U.S. COVID-19 vaccine revelation debunks Washington's lies
U.S. President Donald Trump holds a COVID-19 response press briefing in the Rose Garden of the White House in Washington, U.S., May 11, 2020. /Reuters

U.S. President Donald Trump holds a COVID-19 response press briefing in the Rose Garden of the White House in Washington, U.S., May 11, 2020. /Reuters

Editor's Note: The following article is taken from the Chinese-language opinion column "The Real Point".

President Donald Trump's latest remark that scientists at the U.S. National Institute of Health began developing a COVID-19 vaccine on January 11 has stunned the world. It means that the genome sequence was shared by China in a timely manner and was concealed from the public by Washington, who vilified China after claiming it had not been transparent in sharing the information.

Robert Redfield, Director of the Centers for Disease Control and Prevention (CDC), said at a recent Congress hearing that the CDC was in contact with its Chinese counterpart and discussed the novel coronavirus issue on January 2. Ten days later, Beijing shared the genome sequence of the virus with the World Health Organization.

"Scientists at the NIH began developing the first vaccine candidate on January 11—think of that—within hours of the virus's genetic code being posted online," said the U.S. president at a press conference on Friday. However, his remarks contradict his previous claim that he didn't know about the virus until late in January. Which statement is true?
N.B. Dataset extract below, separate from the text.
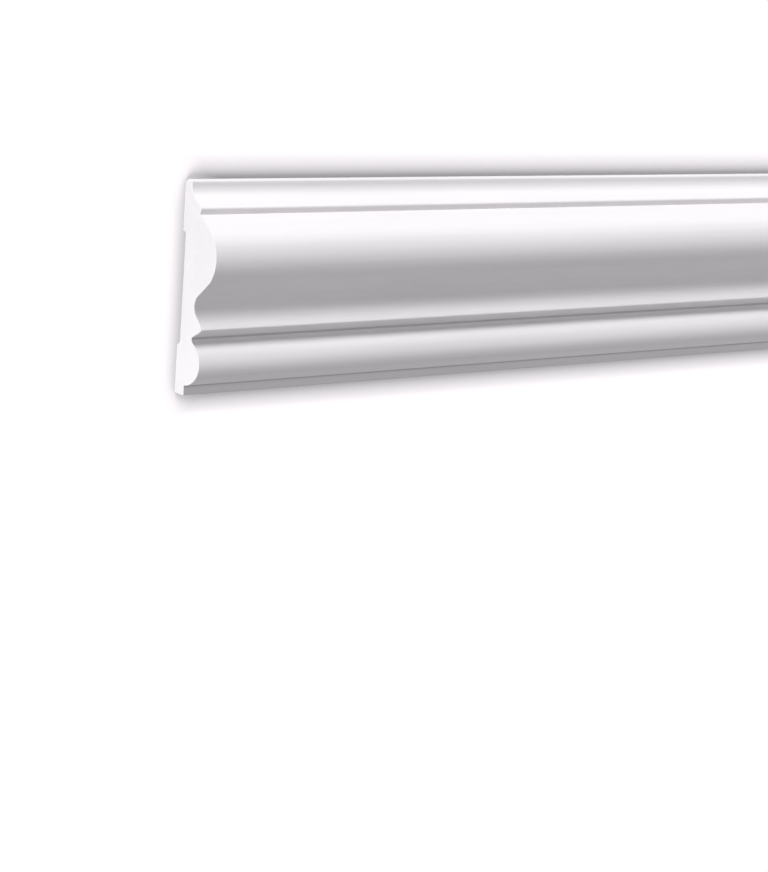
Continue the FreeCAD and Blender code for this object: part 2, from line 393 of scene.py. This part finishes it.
def sawn_foam_core():
    """Rigid polyurethane foam cut with a fine saw: bone white, dead matt, with fine cells.

    The cells are about 0.2 mm across, and are drawn at 0.7 mm so that they show. The saw's strokes
    left marks about 6 mm apart. Painted light makes the end whiter towards the foot.
    """
    material, tree, place = new_material("sawn_foam_core")
    cells = node(tree, "ShaderNodeTexVoronoi", {"Vector": place, "Scale": 1 / (FOAM_CELLS * MM)})
    lean = (math.radians(SAW_LEAN), 0, 0)
    turned = node(tree, "ShaderNodeMapping", {"Vector": place, "Rotation": lean})
    marks = {"Vector": turned, "Scale": WAVE_BAND / (SAW_MARKS * MM), "Distortion": SAW_WAVER}
    saw = node(tree, "ShaderNodeTexWave", marks, bands_direction="Y").outputs["Fac"]
    marks = {"Vector": place, "Scale": 1 / (FOAM_CLOUDS * MM), "Detail": FINE_DETAIL}
    clouds = node(tree, "ShaderNodeTexNoise", marks)

    share = node(tree, "ShaderNodeMapRange", [clouds, *SOFT, 0.0, 1.0])
    shades = [share, linear("#E8E6E8"), linear("#EEECEE")]
    foam = node(tree, "ShaderNodeMix", shades, data_type="RGBA")
    # Painted light: the sawn end is whiter towards the foot.
    height = node(tree, "ShaderNodeSeparateXYZ", [place]).outputs["Y"]
    fade = [height, PAINTED_LIGHT_BELOW * MM, PAINTED_LIGHT_ABOVE * MM, PAINTED_LIGHT_SHARE, 0.0]
    share = node(tree, "ShaderNodeMapRange", fade)
    foam = node(tree, "ShaderNodeMix", [share, foam, linear("#F5F3F5")], data_type="RGBA")
    # Painted shade in the pits between the foam's cells.
    share = node(tree, "ShaderNodeMapRange", [cells, 0.0, PIT_WIDTH, PIT_SHADE_SHARE, 0.0])
    colour = node(tree, "ShaderNodeMix", [share, foam, linear("#D8D6D8")], data_type="RGBA")

    under = node(tree, "ShaderNodeBump", {"Height": saw, "Distance": SAW_DEPTH * MM})
    relief = {"Height": cells, "Distance": CELL_DEPTH * MM, "Normal": under}
    cut = node(tree, "ShaderNodeBump", relief)
    finish = {"Base Color": colour, "Roughness": 0.85, "IOR": 1.45, "Normal": cut}
    shader = node(tree, "ShaderNodeBsdfPrincipled", finish)
    node(tree, "ShaderNodeOutputMaterial", {"Surface": shader})
    return material


def sawn_foam_skin():
    """The dense skin that forms against the mould, cut through: whiter and closer than the core.

    Its cells are under 0.1 mm across, and are drawn at 0.4 mm so that they show.
    """
    material, tree, place = new_material("sawn_foam_skin")
    cells = node(tree, "ShaderNodeTexNoise", {"Vector": place, "Scale": 1 / (SKIN_CELLS * MM)})
    shades = [cells, linear("#EFEDEF"), linear("#F4F2F4")]
    colour = node(tree, "ShaderNodeMix", shades, data_type="RGBA")
    cut = node(tree, "ShaderNodeBump", {"Height": cells, "Distance": SKIN_DEPTH * MM})
    finish = {"Base Color": colour, "Roughness": 0.7, "IOR": 1.48, "Normal": cut}
    shader = node(tree, "ShaderNodeBsdfPrincipled", finish)
    node(tree, "ShaderNodeOutputMaterial", {"Surface": shader})
    return material


def moulded_foam_back():
    """The back as it leaves the mould: the same primer, misted thinly over coarser foam skin."""
    material, tree, place = new_material("moulded_foam_back")
    marks = {"Vector": place, "Scale": 1 / (BACK_LUMPS * MM), "Detail": COARSE_DETAIL}
    lumps = node(tree, "ShaderNodeTexNoise", marks)
    marks = {"Vector": place, "Scale": 1 / (BACK_CLOUDS * MM), "Detail": FINE_DETAIL}
    clouds = node(tree, "ShaderNodeTexNoise", marks)
    share = node(tree, "ShaderNodeMapRange", [clouds, *FIRM, 0.0, 1.0])
    shades = [share, linear("#DDDBDD"), linear("#E7E5E7")]
    colour = node(tree, "ShaderNodeMix", shades, data_type="RGBA")
    skin = node(tree, "ShaderNodeBump", {"Height": lumps, "Distance": LUMP_DEPTH * MM})
    finish = {"Base Color": colour, "Roughness": 0.75, "IOR": 1.48, "Normal": skin}
    shader = node(tree, "ShaderNodeBsdfPrincipled", finish)
    node(tree, "ShaderNodeOutputMaterial", {"Surface": shader})
    return material


def make_strip():
    """Runs the section along the strip and insets the skin on its ends."""
    starts = draw_section()
    piece = bpy.context.object
    piece.name = piece.data.name = "moulding_strip"
    bpy.ops.mesh.edge_face_add()
    step = (LENGTH / LENGTH_PARTS * MM, 0, 0)
    for _ in range(LENGTH_PARTS):
        bpy.ops.mesh.extrude_region_move(TRANSFORM_OT_translate={"value": step})
    fit_crest(piece)
    bpy.ops.mesh.normals_make_consistent(inside=False)
    select_faces(piece, is_end)
    bpy.ops.mesh.inset(thickness=SKIN * MM, use_even_offset=True)
    return piece, starts


def lay_finishes(piece, starts):
    """Primes the strip all over, then gives its sawn ends and its back their own finishes."""
    lay_finish(piece, is_any, sprayed_white_primer(starts))
    lay_finish(piece, is_end, sawn_foam_skin())
    lay_finish(piece, is_core, sawn_foam_core())
    lay_finish(piece, is_back, moulded_foam_back())


def smooth_curves(piece):
    """Shades the arcs round and the flats flat, and keeps the corners between them crisp."""
    bpy.ops.object.shade_smooth_by_angle(angle=math.radians(SMOOTH_ANGLE))
    bpy.ops.object.modifier_add(type="WEIGHTED_NORMAL")
    piece.modifiers[-1].keep_sharp = True
    bpy.ops.object.modifier_apply(modifier=piece.modifiers[-1].name)


def seen_directly(tree):
    """1 for rays from the eye, straight, off a gloss or through glass, and 0 for the rest."""
    rays = node(tree, "ShaderNodeLightPath").outputs
    seen = rays["Is Camera Ray"]
    for kind in ("Is Glossy Ray", "Is Transmission Ray"):
        seen = node(tree, "ShaderNodeMath", [seen, rays[kind]], operation="MAXIMUM")
    return seen


def studio_floor_paint():
    """White backdrop paint: seen as plain white, with a soft shadow close round the object."""
    material, tree, place = new_material("studio_floor_paint")
    lean = node(tree, "ShaderNodeVectorMath", [SHADE_LEAN], operation="NORMALIZE")
    reach = {"Distance": SHADE_REACH * MM, "Normal": lean}
    sky = node(tree, "ShaderNodeAmbientOcclusion", reach).outputs["AO"]
    shade = node(tree, "ShaderNodeMath", [sky, SHADE_DEPTH], operation="POWER")

    left = node(tree, "ShaderNodeSeparateXYZ", [place]).outputs["X"]
    end = -LENGTH / 2 * MM
    fade = [left, end, end + SHADE_LEFT_WIDTH * MM, SHADE_DARKEST_LEFT, SHADE_DARKEST]
    darkest = node(tree, "ShaderNodeMapRange", fade)
    shade = node(tree, "ShaderNodeMath", [shade, darkest], operation="MAXIMUM")
    shade = node(tree, "ShaderNodeMath", [shade, SHADE_LIFT], operation="MULTIPLY")

    white = node(tree, "ShaderNodeEmission", {"Color": linear(FLOOR_SEEN), "Strength": shade})
    bounce = node(tree, "ShaderNodeBsdfDiffuse", {"Color": linear(FLOOR_PAINT)})
    either = node(tree, "ShaderNodeMixShader", [seen_directly(tree), bounce, white])
    node(tree, "ShaderNodeOutputMaterial", {"Surface": either})
    return material


def lay_floor():
    """The floor that the strip lies on."""
    bpy.ops.object.select_all(action="DESELECT")
    bpy.ops.mesh.primitive_plane_add(size=FLOOR_SIZE)
    floor = bpy.context.object
    floor.name = "studio_floor"
    floor.data.materials.append(studio_floor_paint())


def light_room():
    """Plain light all round, which the camera sees as white."""
    room = bpy.data.worlds.new("studio_room")
    bpy.context.scene.world = room
    room.use_nodes = True
    tree = room.node_tree
    tree.nodes.clear()
    fade = [seen_directly(tree), 0.0, 1.0, ROOM_STRENGTH, 1.0]
    strength = node(tree, "ShaderNodeMapRange", fade)
    light = node(tree, "ShaderNodeBackground", {"Color": linear("#FFFFFF"), "Strength": strength})
    node(tree, "ShaderNodeOutputWorld", {"Surface": light})


def hang_lamp(name, source, strength, angle):
    """A far, wide lamp that shines from a direction."""
    light = bpy.data.lights.new(name, "SUN")
    light.energy = strength
    light.angle = math.radians(angle)
    lamp = bpy.data.objects.new(name, light)
    bpy.context.scene.collection.objects.link(lamp)
    lamp.rotation_euler = Vector(source).to_track_quat("Z", "Y").to_euler()


def stand_camera():
    """The camera, at the photograph's own place and angle."""
    camera = bpy.data.objects.new("camera", bpy.data.cameras.new("camera"))
    bpy.context.scene.collection.objects.link(camera)
    camera.location = CAMERA_PLACE
    camera.rotation_euler = [math.radians(turn) for turn in CAMERA_TURN]
    camera.data.lens = CAMERA_LENS
    bpy.context.scene.camera = camera


strip, member_starts = make_strip()
lay_finishes(strip, member_starts)
bpy.ops.object.mode_set(mode="OBJECT")
smooth_curves(strip)
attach(strip, "root")
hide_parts("panel_moulding")

lay_floor()
light_room()
key_source = along(KEY_HEIGHT) + Vector((math.tan(math.radians(KEY_SWING)), 0, 0))
hang_lamp("key_light", key_source, KEY_STRENGTH, KEY_ANGLE)
hang_lamp("side_light", SIDE_SOURCE, SIDE_STRENGTH, SIDE_ANGLE)
stand_camera()
bpy.context.scene.view_settings.view_transform = "Standard"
His statement means that the government waited two months before declaring a national emergency on March 13, squandering precious time to save lives. It also fuels suspicion concerning the timeline of the COVID-19 outbreak in the U.S., since an increasing number of people now knew that it was spreading across the country long before the date announced by the government.

New Jersey mayor Michael Melham stated last month that he believed he contracted the new coronavirus back in November. The public health department in Santa Clara also identified an individual who had no known history of travel and died of COVID-19 at home on February 6, three weeks ahead of the first fatality confirmed earlier by the federal government.
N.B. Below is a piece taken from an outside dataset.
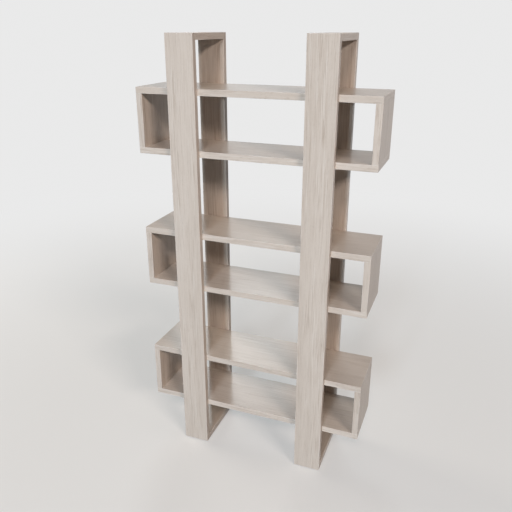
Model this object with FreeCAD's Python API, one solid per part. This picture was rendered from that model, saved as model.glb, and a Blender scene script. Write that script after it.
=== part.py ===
import FreeCAD, Part
import os
from math import sqrt

from FreeCAD import Vector

# Spine bookshelf. Two upright posts, each a closed loop of four boards, stand side by side, and three
# long boxes, open at the front and the back, are threaded through both loops. Every board is cut from
# the same panel and every joint is glued over flat wooden biscuits, so that no fixing shows.
# X runs along the shelves, Y from front to back and Z up. The origin lies on the floor, midway between
# the posts and midway from front to back. Lengths are in millimetres.

# Whole bookshelf
overall_height = 1800.0
overall_depth = 300.0
board_thickness = 25.0
edge_bevel = 1.0

# Posts
post_width = 114.0
post_spacing = 540.0

# Boxes
box_length = 960.0
box_height = 259.0
box_end_gap = 196.5
box_names = ("bottom", "middle", "top")

# Biscuits, in slots that a small disc cutter has plunged into both boards of a joint
cutter_radius = 50.0
biscuit_length = 56.0
biscuit_width = 23.0
biscuit_thickness = 4.0
biscuit_side_play = 0.05
biscuit_end_play = 0.8
corner_biscuit_inset = 60.0

# Nylon glides, pressed into the lower ends of the post boards
glide_diameter = 18.0
glide_height = 3.0
glide_bevel = 0.8
stem_diameter = 6.0
stem_play = 0.05
stem_end_space = 1.0
stem_to_slot_gap = 1.5

# The boxes fill the posts from front board to back board
box_depth = overall_depth - 2 * board_thickness
joint_y = box_depth / 2
post_board_y = joint_y + board_thickness / 2

# The posts' boards stand on the glides
post_board_length = overall_height - glide_height
post_middle_z = glide_height + post_board_length / 2
top_board_z = overall_height - board_thickness / 2
bottom_board_z = glide_height + board_thickness / 2

# The glides' holes stop short of the lowest biscuit slots, which run halfway up the bottom boards' ends
slot_thickness = biscuit_thickness + 2 * biscuit_side_play
stem_hole_depth = (board_thickness - slot_thickness) / 2 - stem_to_slot_gap
stem_length = stem_hole_depth - stem_end_space

# The lowest box is as far from the floor as the highest is from the posts' tops, with equal gaps between
box_step = (overall_height - 2 * box_end_gap - box_height) / (len(box_names) - 1)
box_end_x = (box_length - board_thickness) / 2
box_end_height = box_height - 2 * board_thickness

along_x = Vector(1, 0, 0)
along_y = Vector(0, 1, 0)
along_z = Vector(0, 0, 1)
parallel_tolerance = 1e-6

front_and_back = (("front", -1), ("back", 1))
left_and_right = (("left", -1), ("right", 1))
bottom_and_top = (("bottom", bottom_board_z), ("top", top_board_z))

boards = {}
biscuits = {}
glides = {}


def board(size, centre, held_along=None):
    """A flat board with bevelled edges. One that is held between two others keeps its held ends square."""
    blank = Part.makeBox(size.x, size.y, size.z, centre - size / 2)
    free_edges = blank.Edges
    if held_along is not None:
        free_edges = [e for e in blank.Edges if e.Curve.Direction.isParallel(held_along, parallel_tolerance)]
    return blank.makeChamfer(edge_bevel, free_edges)


def cutter_arc(middle, along, across, half_width, half_length):
    """The cutter's arc on one side of a joint. It is half_width away from the joint at its middle."""
    tip_width = half_width - cutter_radius + sqrt(cutter_radius**2 - half_length**2)
    tip = across * tip_width
    start = middle - along * half_length + tip
    end = middle + along * half_length + tip
    return Part.Arc(start, middle + across * half_width, end).toShape()


def slots(centre, along, across):
    """The slots on both sides of a joint, as one lens that spans it."""
    half_width = biscuit_width / 2 + biscuit_end_play
    half_length = sqrt(cutter_radius**2 - (cutter_radius - half_width) ** 2)
    thickness = along.cross(across) * slot_thickness
    middle = centre - thickness / 2
    near = cutter_arc(middle, along, across, half_width, half_length)
    far = cutter_arc(middle, along, -across, half_width, half_length)
    return Part.Face(Part.Wire([near, far])).extrude(thickness)


def biscuit(centre, along, across):
    """A flat wooden lens with blunt tips, pressed to the same curve as its slots."""
    thickness = along.cross(across) * biscuit_thickness
    middle = centre - thickness / 2
    near = cutter_arc(middle, along, across, biscuit_width / 2, biscuit_length / 2)
    far = cutter_arc(middle, along, -across, biscuit_width / 2, biscuit_length / 2)
    left_tip = Part.makeLine(near.Vertexes[0].Point, far.Vertexes[0].Point)
    right_tip = Part.makeLine(near.Vertexes[1].Point, far.Vertexes[1].Point)
    outline = Part.Wire([near, right_tip, far, left_tip])
    return Part.Face(outline).extrude(thickness)


def join(group, first, second, centre, along, across):
    """Slots two boards for one biscuit, which lies along the joint and reaches across it into both."""
    for name in (first, second):
        boards[name] = boards[name].cut(slots(centre, along, across))
    biscuits.setdefault(group, []).append(biscuit(centre, along, across))


def glide(x, y):
    """A round nylon glide: a bevelled head that stands on the floor, and a stem that fills its hole."""
    head = glide_diameter / 2
    stem = stem_diameter / 2
    top = glide_height + stem_length
    outline = [
        Vector(0, 0, 0),
        Vector(head - glide_bevel, 0, 0),
        Vector(head, 0, glide_bevel),
        Vector(head, 0, glide_height),
        Vector(stem, 0, glide_height),
        Vector(stem, 0, top),
        Vector(0, 0, top),
        Vector(0, 0, 0),
    ]
    body = Part.Face(Part.makePolygon(outline)).revolve(Vector(0, 0, 0), along_z, 360)
    body.translate(Vector(x, y, 0))
    return body


def fit_glide(post, name, x, y):
    """Drills the middle of a post board's lower end and presses a glide into it."""
    hole = Part.makeCylinder(stem_diameter / 2 + stem_play, stem_hole_depth, Vector(x, y, glide_height))
    boards[name] = boards[name].cut(hole)
    glides.setdefault(f"{post}_glides", []).append(glide(x, y))


def build_post(post, x):
    """A closed loop: front and back boards over the full height, with a short board held at each end."""
    tall = Vector(post_width, board_thickness, post_board_length)
    short = Vector(post_width, box_depth, board_thickness)
    for level, z in bottom_and_top:
        boards[f"{post}_{level}_board"] = board(short, Vector(x, 0, z), held_along=along_y)
    for face, side in front_and_back:
        name = f"{post}_{face}_board"
        boards[name] = board(tall, Vector(x, side * post_board_y, post_middle_z))
        fit_glide(post, name, x, side * post_board_y)
        for level, z in bottom_and_top:
            corner = Vector(x, side * joint_y, z)
            join(f"{post}_corner_biscuits", name, f"{post}_{level}_board", corner, along_x, along_y)


def shelf_levels(box_z):
    """For both shelves of a box with its underside at box_z: name, middle, and the face inside the box."""
    box_top = box_z + box_height
    lower = ("lower", box_z + board_thickness / 2, box_z + board_thickness)
    upper = ("upper", box_top - board_thickness / 2, box_top - board_thickness)
    return (lower, upper)


def build_box(box, box_z):
    """A long open box: two full-length shelves, with an end board held between them at each end."""
    shelf = Vector(box_length, box_depth, board_thickness)
    end = Vector(board_thickness, box_depth, box_end_height)
    for level, z, _ in shelf_levels(box_z):
        boards[f"{box}_{level}_shelf"] = board(shelf, Vector(0, 0, z))
    for hand, side in left_and_right:
        name = f"{box}_{hand}_end"
        end_x = side * box_end_x
        boards[name] = board(end, Vector(end_x, 0, box_z + box_height / 2), held_along=along_z)
        for level, _, inner_face_z in shelf_levels(box_z):
            for _, half in front_and_back:
                corner = Vector(end_x, half * (box_depth / 2 - corner_biscuit_inset), inner_face_z)
                join(f"{box}_corner_biscuits", name, f"{box}_{level}_shelf", corner, along_y, along_z)


def cross(post, x, box, box_z):
    """Joins both shelves of a box to the front and back boards of a post."""
    for level, z, _ in shelf_levels(box_z):
        for face, side in front_and_back:
            middle = Vector(x, side * joint_y, z)
            post_board = f"{post}_{face}_board"
            join(f"{box}_crossing_biscuits", post_board, f"{box}_{level}_shelf", middle, along_x, along_y)


def build_bookshelf():
    posts = [(f"{hand}_post", side * post_spacing / 2) for hand, side in left_and_right]
    boxes = [(f"{name}_box", box_end_gap + step * box_step) for step, name in enumerate(box_names)]
    for post, x in posts:
        build_post(post, x)
    for box, box_z in boxes:
        build_box(box, box_z)
        for post, x in posts:
            cross(post, x, box, box_z)


def export(node, shape):
    shape.exportStep(f"parts/{node}.step")


os.makedirs("parts", exist_ok=True)
build_bookshelf()
for node, shape in boards.items():
    export(node, shape)
for node, group in (biscuits | glides).items():
    export(node, Part.makeCompound(group))
print(f"{len(boards)} boards, {len(biscuits)} groups of biscuits, {len(glides)} groups of glides")
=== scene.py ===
import math
import random

import bpy
from mathutils import Matrix, Vector


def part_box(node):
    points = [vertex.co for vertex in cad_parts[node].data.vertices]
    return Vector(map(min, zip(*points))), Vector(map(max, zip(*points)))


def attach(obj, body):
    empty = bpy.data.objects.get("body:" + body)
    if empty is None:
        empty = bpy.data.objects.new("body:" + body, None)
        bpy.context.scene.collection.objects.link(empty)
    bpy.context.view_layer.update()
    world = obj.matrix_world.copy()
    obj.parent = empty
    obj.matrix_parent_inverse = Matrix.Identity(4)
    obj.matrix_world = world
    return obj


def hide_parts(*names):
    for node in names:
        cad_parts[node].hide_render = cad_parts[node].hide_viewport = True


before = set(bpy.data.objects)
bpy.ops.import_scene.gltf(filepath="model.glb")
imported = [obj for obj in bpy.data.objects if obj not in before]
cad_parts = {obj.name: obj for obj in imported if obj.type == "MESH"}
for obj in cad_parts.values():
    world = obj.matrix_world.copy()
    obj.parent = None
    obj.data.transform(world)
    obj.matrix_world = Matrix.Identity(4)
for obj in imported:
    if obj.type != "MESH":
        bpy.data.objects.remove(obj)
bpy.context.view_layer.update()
scene = bpy.context.scene
millimetre = 0.001
axes = {"X": Vector((1, 0, 0)), "Y": Vector((0, 1, 0)), "Z": Vector((0, 0, 1))}
print(f"frame: {len(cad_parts)} nodes of the bookshelf")


# A link where the value is a socket, and a plain setting where it isn't
def feed(tree, socket, value):
    if isinstance(value, bpy.types.NodeSocket):
        tree.links.new(value, socket)
    else:
        socket.default_value = value


def addNode(tree, kind, inputs=None, **settings):
    node = tree.nodes.new(kind)
    for name, value in settings.items():
        setattr(node, name, value)
    for key, value in (inputs or {}).items():
        feed(tree, node.inputs[key], value)
    return node


def calc(tree, operation, *values):
    node = addNode(tree, "ShaderNodeMath", dict(enumerate(values)), operation=operation)
    return node.outputs[0]


def vectorCalc(tree, operation, *values):
    node = addNode(tree, "ShaderNodeVectorMath", dict(enumerate(values)), operation=operation)
    return node.outputs["Value" if operation in ("DOT_PRODUCT", "LENGTH") else "Vector"]


# A value taken from one range to another, with soft ends
def ramp(tree, value, low, high, toLow=0.0, toHigh=1.0):
    inputs = {"Value": value, "From Min": low, "From Max": high, "To Min": toLow, "To Max": toHigh}
    return addNode(tree, "ShaderNodeMapRange", inputs, interpolation_type="SMOOTHSTEP").outputs["Result"]


def mixColor(tree, factor, first, second):
    node = addNode(tree, "ShaderNodeMix", data_type="RGBA")
    feed(tree, node.inputs[0], factor)
    feed(tree, node.inputs[6], first)
    feed(tree, node.inputs[7], second)
    return node.outputs[2]


# A tint laid over a color, as strongly as all the strengths multiplied
def overlay(tree, color, tint, *strengths):
    factor = strengths[0]
    for strength in strengths[1:]:
        factor = calc(tree, "MULTIPLY", factor, strength)
    return mixColor(tree, factor, color, tint)


# A value with a share of each part added
def addParts(tree, value, *parts):
    for part, share in parts:
        value = calc(tree, "ADD", value, calc(tree, "MULTIPLY", part, share))
    return value


# Noise for one layer of a finish. Its cells are how many fit in a metre along X, Y and Z, its detail is
# how many times finer noise is added, and its rough is how strong the finer noise is.
def layerNoise(tree, place, layer):
    inputs = {
        "Vector": vectorCalc(tree, "MULTIPLY", place, layer["cells"]),
        "Scale": 1.0,
        "Detail": layer["detail"],
        "Roughness": layer.get("rough", 0.5),
    }
    return addNode(tree, "ShaderNodeTexNoise", inputs).outputs["Fac"]


# Where a layer's marks lie: its range is the noise at which a mark begins and at which it is full
def marks(tree, place, layer):
    return ramp(tree, layerNoise(tree, place, layer), *layer["range"])


def addRelief(tree, shader, height, settings):
    inputs = {"Height": height, "Strength": settings["reliefStrength"], "Distance": settings["reliefDepth"]}
    bump = addNode(tree, "ShaderNodeBump", inputs)
    feed(tree, shader.inputs["Normal"], bump.outputs["Normal"])


def newGroup(kind, name, inputs, outputs):
    tree = bpy.data.node_groups.new(name, kind)
    for socketName, socketType in inputs:
        tree.interface.new_socket(socketName, in_out="INPUT", socket_type=socketType)
    for socketName, socketType in outputs:
        tree.interface.new_socket(socketName, in_out="OUTPUT", socket_type=socketType)
    return tree, tree.nodes.new("NodeGroupInput"), tree.nodes.new("NodeGroupOutput")


def newMaterial(name):
    material = bpy.data.materials.new(name)
    material.use_nodes = True
    tree = material.node_tree
    return material, tree, tree.nodes["Principled BSDF"]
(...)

U.S. media have since reported that 171 people, none of whom had a history of traveling to regions affected by COVID-19, were infected in Florida two months before officials announced it had hit the state. Patients had reported symptoms of the virus as early as on January 1, but the information was removed from the state's official website on May 4 without any given reason.

The Lancet medical journal published an editorial on Saturday entitled "Reviving the US CDC". It notes that the nation's health protection agency "has seen its role minimized and become an ineffective and nominal adviser in the response to contain the spread of the virus."

Concealing information, suppressing science, protecting private interests, evading questions and falsely accusing others have been at the heart of Washington's actions when handling the pandemic. They are also the root causes behind the COVID-19 tragedy currently ravaging the United States and it all begs the question: what are the authorities trying to hide?